[Source material]

◇ ◇ ◇

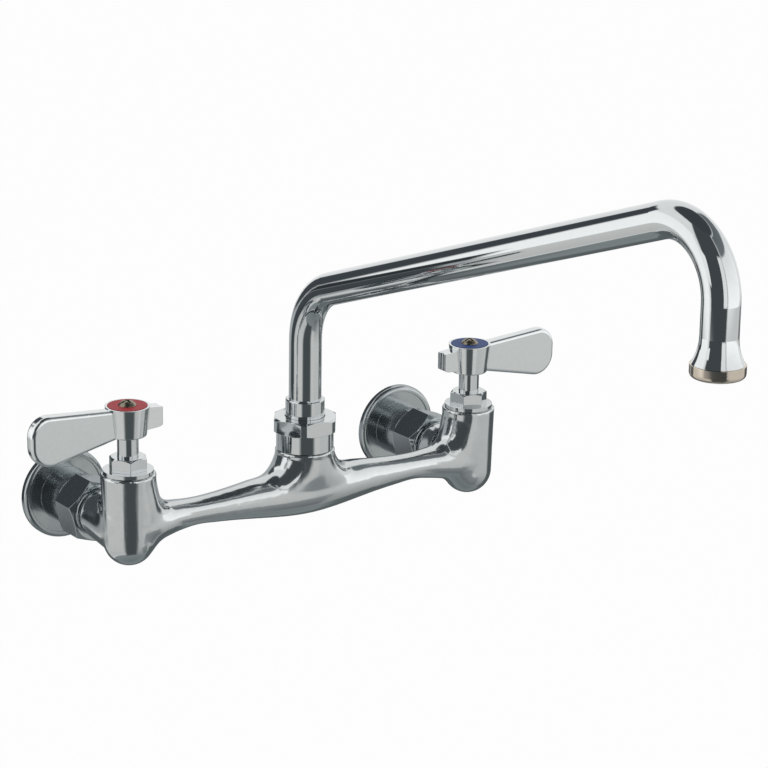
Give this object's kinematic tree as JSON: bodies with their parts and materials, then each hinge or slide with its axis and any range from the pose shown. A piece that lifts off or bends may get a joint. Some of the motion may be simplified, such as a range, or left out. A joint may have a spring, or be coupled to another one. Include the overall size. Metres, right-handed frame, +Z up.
{
  "type": "wall-mounted commercial faucet",
  "caption": "Chromed wall faucet on 8 in centres: two flanged inlets, quarter-turn lever valves and a 12 in swing spout.",
  "frame": {"origin": "on the wall plane, midway between the two supply inlets and at their height", "axes": "+X from the hot valve to the cold valve, +Y into the wall, +Z up; the front faces -Y"},
  "size_m": [0.3092, 0.3834, 0.2291],
  "materials": {
    "chrome": "polished chrome plate",
    "lever_chrome": "polished chrome plate, slightly softer than the body",
    "nickel": "polished nickel plate, warmer than the chrome",
    "screw_metal": "bare brass, polished head",
    "bare_brass": "machined brass, unplated",
    "spring_bronze": "bare spring bronze",
    "rubber": "black moulded rubber",
    "ceramic": "lapped alumina ceramic, off-white",
    "bearing_plastic": "natural low-friction plastic",
    "grey_plastic": "moulded grey plastic",
    "hot_red": "gloss red plastic",
    "cold_blue": "gloss blue plastic"
  },
  "bodies": {
    "faucet": {"faucet_body": "chrome", "hot_inlet_flange": "chrome", "hot_coupling_nut": "chrome", "hot_inlet_washer": "rubber", "hot_nut_keeper": "bare_brass", "hot_bonnet": "chrome", "hot_bonnet_seal": "rubber", "hot_seat_seal": "rubber", "hot_fixed_disc": "ceramic", "cold_inlet_flange": "chrome", "cold_coupling_nut": "chrome", "cold_inlet_washer": "rubber", "cold_nut_keeper": "bare_brass", "cold_bonnet": "chrome", "cold_bonnet_seal": "rubber", "cold_seat_seal": "rubber", "cold_fixed_disc": "ceramic", "swing_nut": "chrome", "swing_bearing": "bearing_plastic"},
    "hot_handle": {"hot_moving_disc": "ceramic", "hot_stem": "chrome", "hot_stem_seals": "rubber", "hot_lever": "lever_chrome", "hot_index_disc": "hot_red", "hot_handle_screw": "screw_metal"},
    "cold_handle": {"cold_moving_disc": "ceramic", "cold_stem": "chrome", "cold_stem_seals": "rubber", "cold_lever": "lever_chrome", "cold_index_disc": "cold_blue", "cold_handle_screw": "screw_metal"},
    "spout": {"spout_ring": "spring_bronze", "spout_sleeve": "chrome", "spout_seals": "rubber", "spout_tube": "chrome", "outlet_ring": "nickel", "outlet_washer": "rubber", "flow_straightener": "grey_plastic"}
  },
  "joints": [
    {"name": "hot_valve", "type": "hinge", "parent": "faucet", "child": "hot_handle", "pos_m": [-0.1016, -0.0668, 0.024], "axis": [0, 0, 1], "range_deg": [0, 90]},
    {"name": "cold_valve", "type": "hinge", "parent": "faucet", "child": "cold_handle", "pos_m": [0.1016, -0.0668, 0.024], "axis": [0, 0, 1], "range_deg": [-90, 0]},
    {"name": "spout_swing", "type": "hinge", "parent": "faucet", "child": "spout", "pos_m": [0, -0.0668, 0.03], "axis": [0, 0, 1], "range_deg": [-98, 98]}
  ]
}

◇ ◇ ◇

[Your goal] Look through the listing above and count the lines where the string "hinge" appears. Report the number only.

[Result for this task] 4